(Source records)
^^^^^^^^

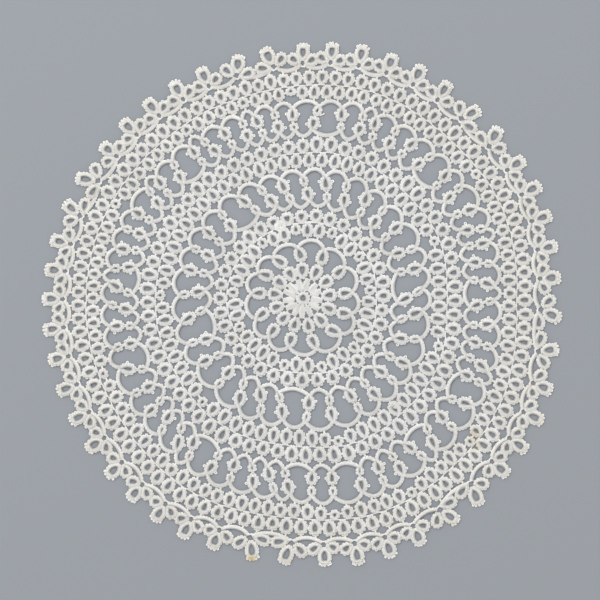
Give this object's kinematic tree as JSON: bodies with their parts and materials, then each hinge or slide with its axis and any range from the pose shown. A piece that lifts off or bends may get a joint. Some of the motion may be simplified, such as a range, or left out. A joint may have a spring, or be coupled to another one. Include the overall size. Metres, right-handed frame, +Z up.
{
  "type": "tatted lace doily",
  "caption": "Round flat lace doily of tatted rings and arches in bands around a small flower, with a scalloped clover rim, laid on a table under a vase or plate.",
  "frame": {"origin": "under the middle of the doily's box, on the surface it lies on", "axes": "+Z up out of the lace, +Y towards the edge that is at the top of the picture"},
  "size_m": [0.2984, 0.3012, 0.0014],
  "materials": {
    "cotton": "matte twisted cotton thread in small knots, white with a few faint yellow stains"
  },
  "bodies": {
    "root": {"doily": "cotton"}
  },
  "joints": []
}
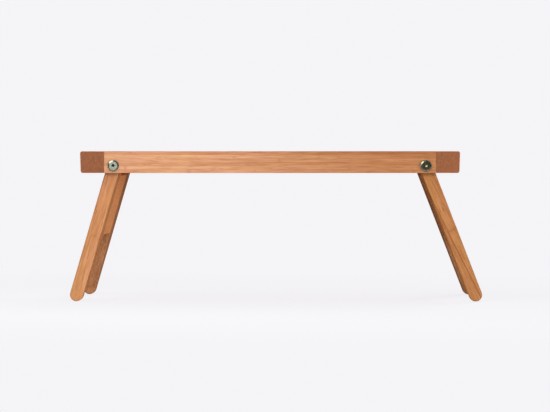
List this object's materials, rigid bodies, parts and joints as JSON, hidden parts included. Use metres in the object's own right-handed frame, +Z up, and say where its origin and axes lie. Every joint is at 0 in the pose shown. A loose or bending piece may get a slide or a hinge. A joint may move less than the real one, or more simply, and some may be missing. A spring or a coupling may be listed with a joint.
{
  "type": "bed tray table",
  "caption": "Low rectangular bamboo bed tray with a shallow rimmed top on two splayed folding leg frames that swing under the tray on bolts.",
  "frame": {"origin": "on the floor, under the middle of the open table", "axes": "+X along the tray's long side to the right, +Y from the front rail to the rear rail, +Z up"},
  "size_m": [0.6634, 0.368, 0.2415],
  "materials": {
    "bamboo_rail": "clear satin lacquer on bamboo",
    "bamboo_end_bar": "clear satin lacquer on bamboo, end grain to the front",
    "bamboo_panel": "clear satin lacquer on bamboo",
    "bamboo_leg": "clear satin lacquer on bamboo",
    "bamboo_crossboard": "clear satin lacquer on bamboo",
    "dowel_wood": "unfinished beech",
    "plated_steel": "zinc plated",
    "washer_steel": "zinc plated",
    "nylon": "natural nylon",
    "brass_alloy": "turned"
  },
  "bodies": {
    "tray": {"tray_panel": "bamboo_panel", "front_rail": "bamboo_rail", "rear_rail": "bamboo_rail", "left_end_bar": "bamboo_end_bar", "right_end_bar": "bamboo_end_bar", "rail_dowels": "dowel_wood"},
    "left_leg_frame": {"left_front_leg_board": "bamboo_leg", "left_rear_leg_board": "bamboo_leg", "left_crossboard": "bamboo_crossboard", "left_pivot_bolts": "plated_steel", "left_head_washers": "washer_steel", "left_leg_spacers": "nylon", "left_threaded_inserts": "brass_alloy"},
    "right_leg_frame": {"right_front_leg_board": "bamboo_leg", "right_rear_leg_board": "bamboo_leg", "right_crossboard": "bamboo_crossboard", "right_pivot_bolts": "plated_steel", "right_head_washers": "washer_steel", "right_leg_spacers": "nylon", "right_threaded_inserts": "brass_alloy"}
  },
  "joints": [
    {"name": "left_leg_fold", "type": "hinge", "parent": "tray", "child": "left_leg_frame", "pos_m": [-0.26074, 0, 0.2182], "axis": [0, -1, 0], "range_deg": [0, 106.24]},
    {"name": "right_leg_fold", "type": "hinge", "parent": "tray", "child": "right_leg_frame", "pos_m": [0.24081, 0, 0.2182], "axis": [0, 1, 0], "range_deg": [0, 111.16]}
  ]
}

^^^^^^^^

* **Task instructions**:
Return all of the entries exactly as written.

* **Complete output**:
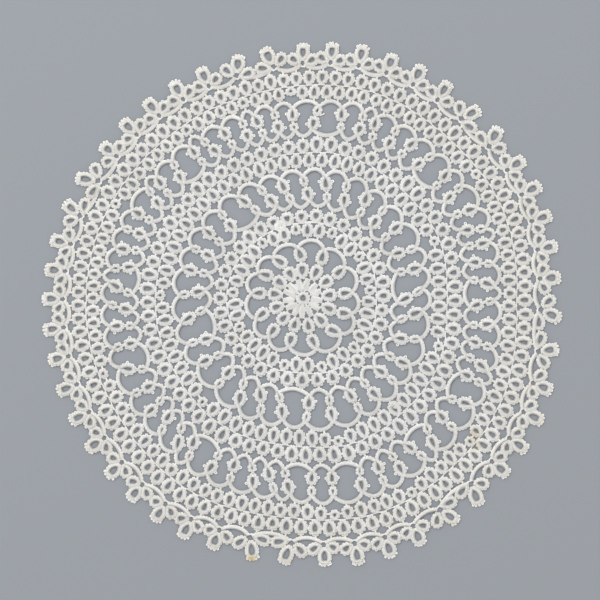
Give this object's kinematic tree as JSON: bodies with their parts and materials, then each hinge or slide with its axis and any range from the pose shown. A piece that lifts off or bends may get a joint. Some of the motion may be simplified, such as a range, or left out. A joint may have a spring, or be coupled to another one. Include the overall size. Metres, right-handed frame, +Z up.
{
  "type": "tatted lace doily",
  "caption": "Round flat lace doily of tatted rings and arches in bands around a small flower, with a scalloped clover rim, laid on a table under a vase or plate.",
  "frame": {"origin": "under the middle of the doily's box, on the surface it lies on", "axes": "+Z up out of the lace, +Y towards the edge that is at the top of the picture"},
  "size_m": [0.2984, 0.3012, 0.0014],
  "materials": {
    "cotton": "matte twisted cotton thread in small knots, white with a few faint yellow stains"
  },
  "bodies": {
    "root": {"doily": "cotton"}
  },
  "joints": []
}
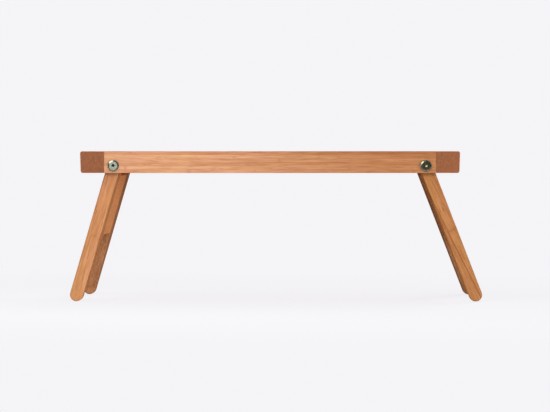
List this object's materials, rigid bodies, parts and joints as JSON, hidden parts included. Use metres in the object's own right-handed frame, +Z up, and say where its origin and axes lie. Every joint is at 0 in the pose shown. A loose or bending piece may get a slide or a hinge. A joint may move less than the real one, or more simply, and some may be missing. A spring or a coupling may be listed with a joint.
{
  "type": "bed tray table",
  "caption": "Low rectangular bamboo bed tray with a shallow rimmed top on two splayed folding leg frames that swing under the tray on bolts.",
  "frame": {"origin": "on the floor, under the middle of the open table", "axes": "+X along the tray's long side to the right, +Y from the front rail to the rear rail, +Z up"},
  "size_m": [0.6634, 0.368, 0.2415],
  "materials": {
    "bamboo_rail": "clear satin lacquer on bamboo",
    "bamboo_end_bar": "clear satin lacquer on bamboo, end grain to the front",
    "bamboo_panel": "clear satin lacquer on bamboo",
    "bamboo_leg": "clear satin lacquer on bamboo",
    "bamboo_crossboard": "clear satin lacquer on bamboo",
    "dowel_wood": "unfinished beech",
    "plated_steel": "zinc plated",
    "washer_steel": "zinc plated",
    "nylon": "natural nylon",
    "brass_alloy": "turned"
  },
  "bodies": {
    "tray": {"tray_panel": "bamboo_panel", "front_rail": "bamboo_rail", "rear_rail": "bamboo_rail", "left_end_bar": "bamboo_end_bar", "right_end_bar": "bamboo_end_bar", "rail_dowels": "dowel_wood"},
    "left_leg_frame": {"left_front_leg_board": "bamboo_leg", "left_rear_leg_board": "bamboo_leg", "left_crossboard": "bamboo_crossboard", "left_pivot_bolts": "plated_steel", "left_head_washers": "washer_steel", "left_leg_spacers": "nylon", "left_threaded_inserts": "brass_alloy"},
    "right_leg_frame": {"right_front_leg_board": "bamboo_leg", "right_rear_leg_board": "bamboo_leg", "right_crossboard": "bamboo_crossboard", "right_pivot_bolts": "plated_steel", "right_head_washers": "washer_steel", "right_leg_spacers": "nylon", "right_threaded_inserts": "brass_alloy"}
  },
  "joints": [
    {"name": "left_leg_fold", "type": "hinge", "parent": "tray", "child": "left_leg_frame", "pos_m": [-0.26074, 0, 0.2182], "axis": [0, -1, 0], "range_deg": [0, 106.24]},
    {"name": "right_leg_fold", "type": "hinge", "parent": "tray", "child": "right_leg_frame", "pos_m": [0.24081, 0, 0.2182], "axis": [0, 1, 0], "range_deg": [0, 111.16]}
  ]
}